Modernising Regulation Without Creating Barriers

Australia’s higher education regulatory model operates on a seven-year registration cycle, during which institutions must demonstrate ongoing compliance with national standards. TEQSA’s approach emphasises both oversight and flexibility — enabling innovation whilst maintaining institutional accountability.

“Our legislation of the Higher Education Standards Framework is very high level and principles based. That’s a feature and not a failing,” Dr. Gniel explained. To support providers in interpreting these broad principles, TEQSA is introducing new instruments such as Statements of Regulatory Expectations.

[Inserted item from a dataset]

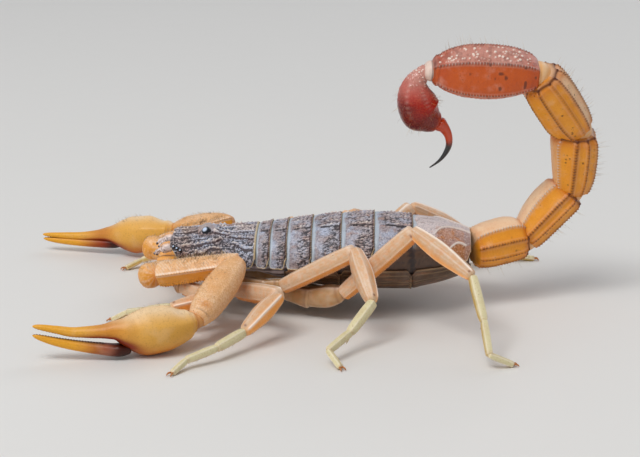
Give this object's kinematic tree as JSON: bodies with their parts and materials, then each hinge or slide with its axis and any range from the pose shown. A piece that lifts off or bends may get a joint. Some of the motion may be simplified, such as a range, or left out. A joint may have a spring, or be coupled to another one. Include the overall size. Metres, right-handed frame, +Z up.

Dr. Gniel highlighted the importance of achieving the right regulatory balance. “Regulation is always a balancing act. It's most definitely a U-shaped curve, and there's a regulation sweet spot,” she said. “You don't want to make it so comprehensive that no one can innovate, or so comprehensive that they spend all their resources just meeting regulatory obligations and not trying to solve the actual problem.”


A Call for Collective Sector Leadership

Beyond institutional responses, Dr. Gniel made a clear call to action: the sector must speak with one voice.

“One of the problems I feared would emerge is universities failing to leverage their communal buying power,” she said. “While I recognise that in some things providers are competitors with each other, in this space there’s enormous opportunity to be collaborators and to share resources, problems, co-develop and propose potential solutions to governments that genuinely respond to the risks.”

Dr. Gniel encouraged institutions and their peak bodies to be active participants in advocating for national AI regulations.


Where AI Regulation Stands in Australia

AI regulation in Australia is still under active discussion, with no final decision on whether to introduce standalone legislation.

“My personal view is that any one of those systems probably can provide adequate risk management,” she said. “But the critical piece is how effectively those regulations are communicated by the government, how well they’re understood by industry, and then how faithfully they’re adhered to and upheld.”

She added, “The reality is you can’t actually police the whole thing. It relies on people genuinely wanting to engage with and be compliant with these settings.”


Shaping the Future, Not Just Responding to It

Dr. Gniel’s message to universities worldwide was clear: proactive engagement matters.

“That narrative of ‘don’t worry, we’ve got it covered’ is not going to be sufficient,” she warned. “That’s when legislation brought in isn’t particularly nuanced or targeted, and hasn’t been co-created by the people who are going to be most impacted by it.”

Australia’s approach offers a valuable reminder that effective responses to AI require sector-wide governance, flexible regulation, and collective advocacy.